De nouvelles tendances en 2025

Trois secteurs particulièrement affectés par les défaillances au 1er semestre retiennent notre attention. Ils méritent un suivi à l’avenir et des investigations plus poussées.

  1. Le secteur des transports routiers de fret interurbains pourrait être fortement impacté par un effet de restructurations qui suit une dynamique d’intégration des activités logistiques dans des grands groupes mondiaux. On observe dans ce secteur 59 défaillances d’entreprises de + de 10 salariés au 1er semestre 2025, soit une hausse de 41% par rapport au S1 2024 et 136% par rapport au S1 2019. Ces défaillances ont un impact territorial fort avec des sociétés souvent situées en Auvergne, en Bourgogne ou dans les Hauts-de-France. Ces régions ne sont pourtant pas celles qui connaissent les hausses de défaillances les plus importantes tous secteurs confondus. C’est donc sans doute bien une réorganisation du secteur d’activité qui s’y joue. Dans les Hauts-de-France, on peut par exemple penser que la proximité des grandes aires logistiques néerlandaises favorise les entreprises de très grande taille, capables d’assurer des rotations rapides et continues.

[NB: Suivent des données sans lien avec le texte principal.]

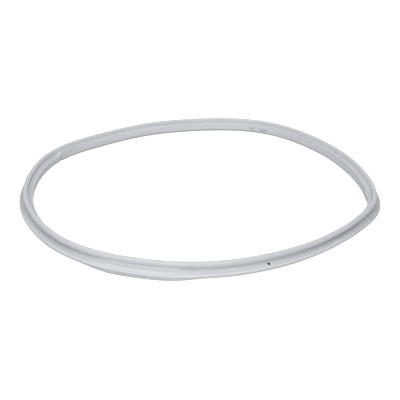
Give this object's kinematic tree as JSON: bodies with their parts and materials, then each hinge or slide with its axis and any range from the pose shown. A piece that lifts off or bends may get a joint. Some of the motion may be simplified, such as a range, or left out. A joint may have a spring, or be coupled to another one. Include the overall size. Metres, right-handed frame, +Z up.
{
  "type": "pressure cooker sealing ring",
  "caption": "Moulded silicone lid gasket for a stovetop pressure cooker: round top bead, flared outer skirt, thin upright inner lip and a small vent hole.",
  "frame": {"origin": "on the ring's axis, in the seat plane under the skirt", "axes": "+Z up along the ring's axis, bead on top; the vent hole is in the -Y half, turned 69.5 degrees clockwise from +X seen from above"},
  "size_m": [0.238, 0.238, 0.0086],
  "materials": {
    "silicone": "translucent cool grey silicone, satin"
  },
  "bodies": {
    "root": {"sealing_ring": "silicone"}
  },
  "joints": []
}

  2. Un autre fait notable de ce bilan semestriel est la forte hausse des défaillances d’entreprises de sécurité privée par rapport au S1 2024. Depuis début 2025, ce sont 214 entreprises dans le secteur des activités de sécurité privée qui sont entrées en procédures collectives, une hausse de 12% par rapport au S1 2024, et 52 d’entre elles emploient plus de 10 salariés, ce qui représente une hausse de 41% par rapport au 1er semestre 2024. Cette tendance apparaît peu intuitive alors que les Jeux Olympiques sont réputés avoir soutenu le secteur. Lorsque l’on analyse attentivement la situation des 20 plus importantes entreprises de sécurité privée en procédures collectives, celles-ci sont souvent des entreprises ayant connu une forte croissance de leurs activités de gardiennage au moment des confinements du fait de la déshérence des sites publics et industriels et dont le chiffre d’affaires s’est brutalement tassé par la suite. Les départements les plus touchés sont le Puy-de-Dôme, la Côte d’Or, les Côtes d’Armor, le Finistère, le Nord, l’Oise, la Somme et la Guadeloupe.

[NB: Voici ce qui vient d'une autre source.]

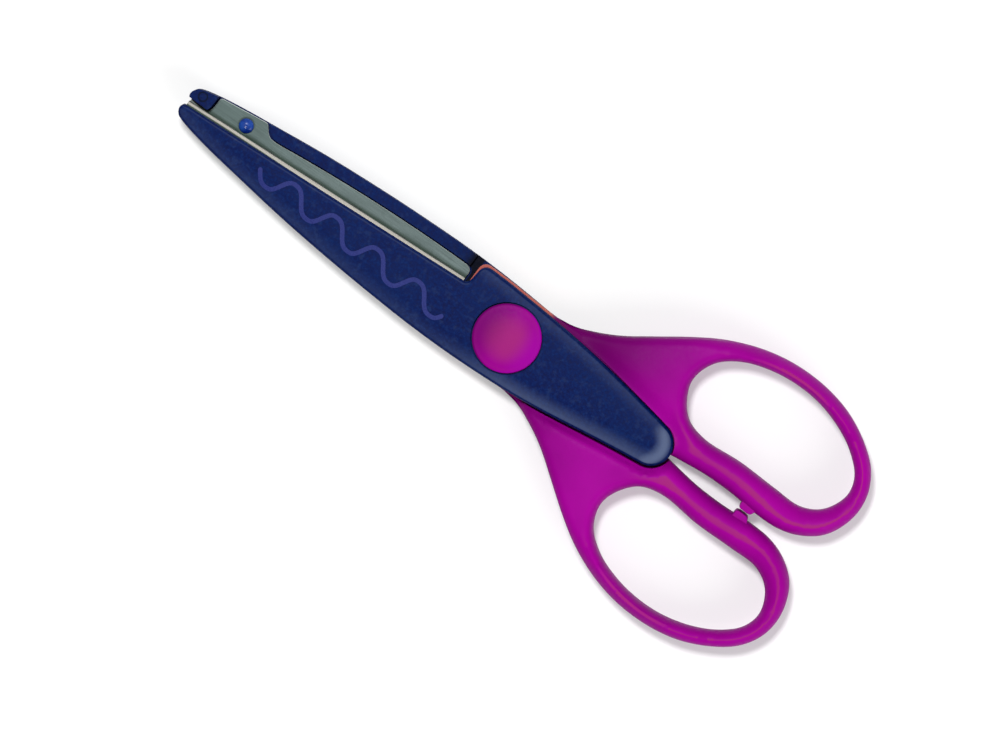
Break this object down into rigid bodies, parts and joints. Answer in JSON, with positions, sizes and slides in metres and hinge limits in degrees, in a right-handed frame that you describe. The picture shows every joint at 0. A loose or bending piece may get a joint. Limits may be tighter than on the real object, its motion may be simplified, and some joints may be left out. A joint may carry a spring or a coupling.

  3. Enfin, les entreprises de taxis connaissent une forte hausse des défaillances au niveau national ; avec 366 défaillances au 1er semestre 2025, la hausse est de 33% par rapport au S1 2024 et de 66% par rapport au S1 2019. Depuis 2019, ce sont 2 583 entreprises de taxis qui sont rentrées en procédure collective. Les causes de ces difficultés sont multiples : concurrence des voitures de transport avec chauffeur (VTC), mais aussi covoiturage ou transports en commun pour limiter les frais domestiques ou professionnels. Dans ce contexte, les mobilisations des taxis ayant entouré la négociation de la nouvelle convention de l’Assurance-maladie pour le transport de patients doivent être appréhendées comme des mobilisations pour la continuité de leur activité économique. Cette activité représentant une part importante de leur chiffre d’affaires, a fortiori hors des grandes villes.